→ TO BE DONE
Check every line below for the word "pose" and show those that hold it.

→ ENTRIES PROVIDED
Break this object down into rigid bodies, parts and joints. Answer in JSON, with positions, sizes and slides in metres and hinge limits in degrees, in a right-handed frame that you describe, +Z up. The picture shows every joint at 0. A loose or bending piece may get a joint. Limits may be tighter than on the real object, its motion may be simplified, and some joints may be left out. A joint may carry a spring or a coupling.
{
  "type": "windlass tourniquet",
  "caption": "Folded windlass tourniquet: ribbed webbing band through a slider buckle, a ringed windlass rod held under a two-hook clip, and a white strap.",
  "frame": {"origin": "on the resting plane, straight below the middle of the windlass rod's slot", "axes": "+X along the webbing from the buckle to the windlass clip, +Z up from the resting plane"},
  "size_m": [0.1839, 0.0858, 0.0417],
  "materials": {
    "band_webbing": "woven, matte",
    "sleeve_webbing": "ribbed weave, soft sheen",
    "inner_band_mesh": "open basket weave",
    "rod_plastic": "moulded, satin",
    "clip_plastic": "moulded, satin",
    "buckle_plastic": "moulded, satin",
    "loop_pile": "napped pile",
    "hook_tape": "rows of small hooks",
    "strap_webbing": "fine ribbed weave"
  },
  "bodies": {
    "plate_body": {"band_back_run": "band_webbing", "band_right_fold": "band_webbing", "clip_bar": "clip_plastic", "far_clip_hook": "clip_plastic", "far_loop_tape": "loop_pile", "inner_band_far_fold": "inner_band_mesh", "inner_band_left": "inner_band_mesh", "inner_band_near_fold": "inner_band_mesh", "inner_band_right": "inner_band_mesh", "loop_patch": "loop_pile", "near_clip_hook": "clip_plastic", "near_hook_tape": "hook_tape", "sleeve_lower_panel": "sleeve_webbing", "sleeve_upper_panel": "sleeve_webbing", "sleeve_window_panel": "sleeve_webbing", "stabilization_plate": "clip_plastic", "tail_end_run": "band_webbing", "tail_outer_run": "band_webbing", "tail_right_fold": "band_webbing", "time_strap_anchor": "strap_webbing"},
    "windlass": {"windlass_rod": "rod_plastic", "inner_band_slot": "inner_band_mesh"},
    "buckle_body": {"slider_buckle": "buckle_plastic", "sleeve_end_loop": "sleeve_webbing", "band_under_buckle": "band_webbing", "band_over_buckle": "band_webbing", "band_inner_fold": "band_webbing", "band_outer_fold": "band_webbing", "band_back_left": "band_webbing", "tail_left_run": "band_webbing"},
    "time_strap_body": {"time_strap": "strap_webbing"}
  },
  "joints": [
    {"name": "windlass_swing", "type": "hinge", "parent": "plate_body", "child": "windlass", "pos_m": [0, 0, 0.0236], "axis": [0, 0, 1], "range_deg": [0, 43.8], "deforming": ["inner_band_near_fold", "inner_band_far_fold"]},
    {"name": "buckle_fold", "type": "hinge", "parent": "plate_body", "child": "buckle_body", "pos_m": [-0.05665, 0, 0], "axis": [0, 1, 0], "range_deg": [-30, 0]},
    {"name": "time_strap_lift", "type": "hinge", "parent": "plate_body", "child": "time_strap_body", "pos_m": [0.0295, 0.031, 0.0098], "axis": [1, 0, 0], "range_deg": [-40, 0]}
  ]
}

==

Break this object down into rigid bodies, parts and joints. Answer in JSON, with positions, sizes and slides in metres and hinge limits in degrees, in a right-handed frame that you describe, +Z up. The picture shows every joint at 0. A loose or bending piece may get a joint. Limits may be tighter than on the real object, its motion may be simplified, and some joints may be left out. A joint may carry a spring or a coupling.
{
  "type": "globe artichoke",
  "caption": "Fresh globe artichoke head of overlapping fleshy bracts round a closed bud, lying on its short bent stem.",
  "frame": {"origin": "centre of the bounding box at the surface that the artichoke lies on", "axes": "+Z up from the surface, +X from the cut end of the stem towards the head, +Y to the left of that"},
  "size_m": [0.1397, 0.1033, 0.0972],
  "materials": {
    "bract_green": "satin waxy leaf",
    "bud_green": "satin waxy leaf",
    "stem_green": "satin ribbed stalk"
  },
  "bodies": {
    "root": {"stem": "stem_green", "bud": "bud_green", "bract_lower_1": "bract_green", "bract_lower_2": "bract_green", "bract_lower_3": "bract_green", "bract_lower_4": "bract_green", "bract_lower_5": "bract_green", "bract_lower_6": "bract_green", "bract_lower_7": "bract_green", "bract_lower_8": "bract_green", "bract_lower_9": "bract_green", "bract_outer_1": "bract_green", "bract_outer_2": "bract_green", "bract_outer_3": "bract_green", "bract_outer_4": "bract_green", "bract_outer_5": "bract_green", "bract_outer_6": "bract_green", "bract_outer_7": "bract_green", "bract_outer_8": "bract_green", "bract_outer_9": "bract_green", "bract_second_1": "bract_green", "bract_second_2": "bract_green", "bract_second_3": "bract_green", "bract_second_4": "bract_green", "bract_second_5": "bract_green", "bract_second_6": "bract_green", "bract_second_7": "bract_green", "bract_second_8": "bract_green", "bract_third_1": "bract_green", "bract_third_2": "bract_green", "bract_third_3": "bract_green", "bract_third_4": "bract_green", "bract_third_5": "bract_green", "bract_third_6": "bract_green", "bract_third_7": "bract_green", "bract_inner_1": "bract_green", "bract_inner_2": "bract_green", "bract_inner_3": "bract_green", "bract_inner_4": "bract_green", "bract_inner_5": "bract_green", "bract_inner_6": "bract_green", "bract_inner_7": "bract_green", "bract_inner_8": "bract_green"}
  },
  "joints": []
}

* * *

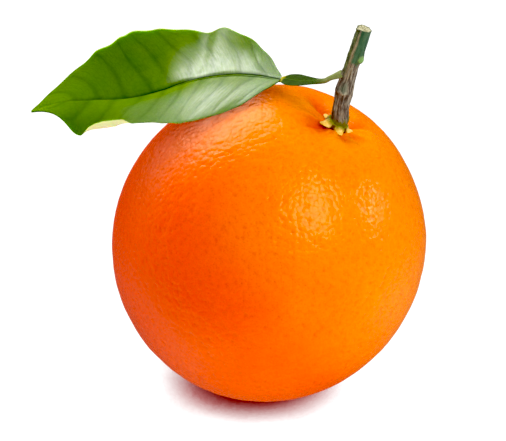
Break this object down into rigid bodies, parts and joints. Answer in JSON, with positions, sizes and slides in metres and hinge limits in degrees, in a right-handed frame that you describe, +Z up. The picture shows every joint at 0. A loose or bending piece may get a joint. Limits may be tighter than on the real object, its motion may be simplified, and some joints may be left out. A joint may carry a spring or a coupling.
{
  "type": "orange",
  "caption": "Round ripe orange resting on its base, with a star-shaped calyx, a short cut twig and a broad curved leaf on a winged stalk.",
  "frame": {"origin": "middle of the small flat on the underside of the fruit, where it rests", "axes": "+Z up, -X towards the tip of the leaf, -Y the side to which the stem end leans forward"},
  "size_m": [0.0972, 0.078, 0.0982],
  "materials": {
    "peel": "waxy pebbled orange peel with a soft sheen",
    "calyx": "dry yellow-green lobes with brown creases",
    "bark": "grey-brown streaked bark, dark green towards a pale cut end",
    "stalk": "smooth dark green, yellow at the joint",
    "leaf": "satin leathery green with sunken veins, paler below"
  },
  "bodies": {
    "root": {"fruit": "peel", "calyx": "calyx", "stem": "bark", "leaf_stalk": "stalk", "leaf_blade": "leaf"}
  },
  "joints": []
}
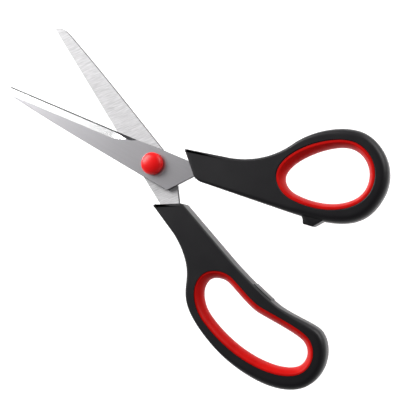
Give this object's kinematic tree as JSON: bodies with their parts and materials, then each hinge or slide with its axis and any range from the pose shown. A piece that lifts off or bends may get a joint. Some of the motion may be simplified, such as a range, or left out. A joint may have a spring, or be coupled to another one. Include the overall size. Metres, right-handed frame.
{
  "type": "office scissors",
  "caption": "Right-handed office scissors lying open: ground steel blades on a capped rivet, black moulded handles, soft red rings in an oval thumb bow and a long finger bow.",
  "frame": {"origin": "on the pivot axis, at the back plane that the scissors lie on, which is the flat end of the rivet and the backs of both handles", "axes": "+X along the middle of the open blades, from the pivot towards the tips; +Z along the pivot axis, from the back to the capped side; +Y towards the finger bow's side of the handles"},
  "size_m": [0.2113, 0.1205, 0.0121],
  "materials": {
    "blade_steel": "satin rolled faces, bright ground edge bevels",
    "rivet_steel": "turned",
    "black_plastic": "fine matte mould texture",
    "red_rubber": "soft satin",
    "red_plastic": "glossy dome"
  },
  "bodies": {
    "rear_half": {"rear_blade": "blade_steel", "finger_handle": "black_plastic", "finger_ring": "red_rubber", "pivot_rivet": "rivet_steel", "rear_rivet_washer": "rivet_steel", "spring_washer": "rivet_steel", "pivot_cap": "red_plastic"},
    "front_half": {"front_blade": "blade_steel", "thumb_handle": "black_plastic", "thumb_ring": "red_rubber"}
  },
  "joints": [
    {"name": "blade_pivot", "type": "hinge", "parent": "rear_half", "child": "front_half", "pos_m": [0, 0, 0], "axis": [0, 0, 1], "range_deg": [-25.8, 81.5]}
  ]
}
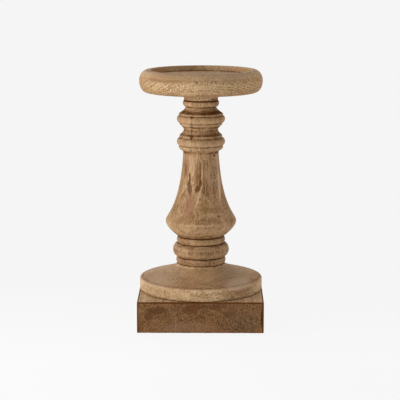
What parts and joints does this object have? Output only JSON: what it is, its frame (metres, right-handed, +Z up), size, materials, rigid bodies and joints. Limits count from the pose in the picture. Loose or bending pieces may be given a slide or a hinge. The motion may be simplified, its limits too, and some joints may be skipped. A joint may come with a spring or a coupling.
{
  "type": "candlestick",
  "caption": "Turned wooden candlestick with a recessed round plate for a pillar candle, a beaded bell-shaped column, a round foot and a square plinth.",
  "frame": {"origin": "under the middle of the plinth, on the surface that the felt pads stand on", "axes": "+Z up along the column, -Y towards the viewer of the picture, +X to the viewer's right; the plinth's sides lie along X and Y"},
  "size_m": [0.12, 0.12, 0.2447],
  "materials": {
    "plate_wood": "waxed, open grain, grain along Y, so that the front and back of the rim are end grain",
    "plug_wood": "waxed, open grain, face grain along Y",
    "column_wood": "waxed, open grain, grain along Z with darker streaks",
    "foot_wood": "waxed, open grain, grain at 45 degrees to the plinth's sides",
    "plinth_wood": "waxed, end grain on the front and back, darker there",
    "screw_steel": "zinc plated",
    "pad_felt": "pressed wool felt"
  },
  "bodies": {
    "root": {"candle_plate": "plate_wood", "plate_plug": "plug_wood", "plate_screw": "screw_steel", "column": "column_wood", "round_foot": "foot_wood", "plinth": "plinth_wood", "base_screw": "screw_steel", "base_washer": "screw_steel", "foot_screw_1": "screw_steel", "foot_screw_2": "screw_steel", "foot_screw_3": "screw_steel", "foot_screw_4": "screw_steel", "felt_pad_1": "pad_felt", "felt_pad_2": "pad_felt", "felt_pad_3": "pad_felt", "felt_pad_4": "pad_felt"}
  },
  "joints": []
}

→ WRITTEN ANSWER
Give this object's kinematic tree as JSON: bodies with their parts and materials, then each hinge or slide with its axis and any range from the pose shown. A piece that lifts off or bends may get a joint. Some of the motion may be simplified, such as a range, or left out. A joint may have a spring, or be coupled to another one. Include the overall size. Metres, right-handed frame.
What parts and joints does this object have? Output only JSON: what it is, its frame (metres, right-handed, +Z up), size, materials, rigid bodies and joints. Limits count from the pose in the picture. Loose or bending pieces may be given a slide or a hinge. The motion may be simplified, its limits too, and some joints may be skipped. A joint may come with a spring or a coupling.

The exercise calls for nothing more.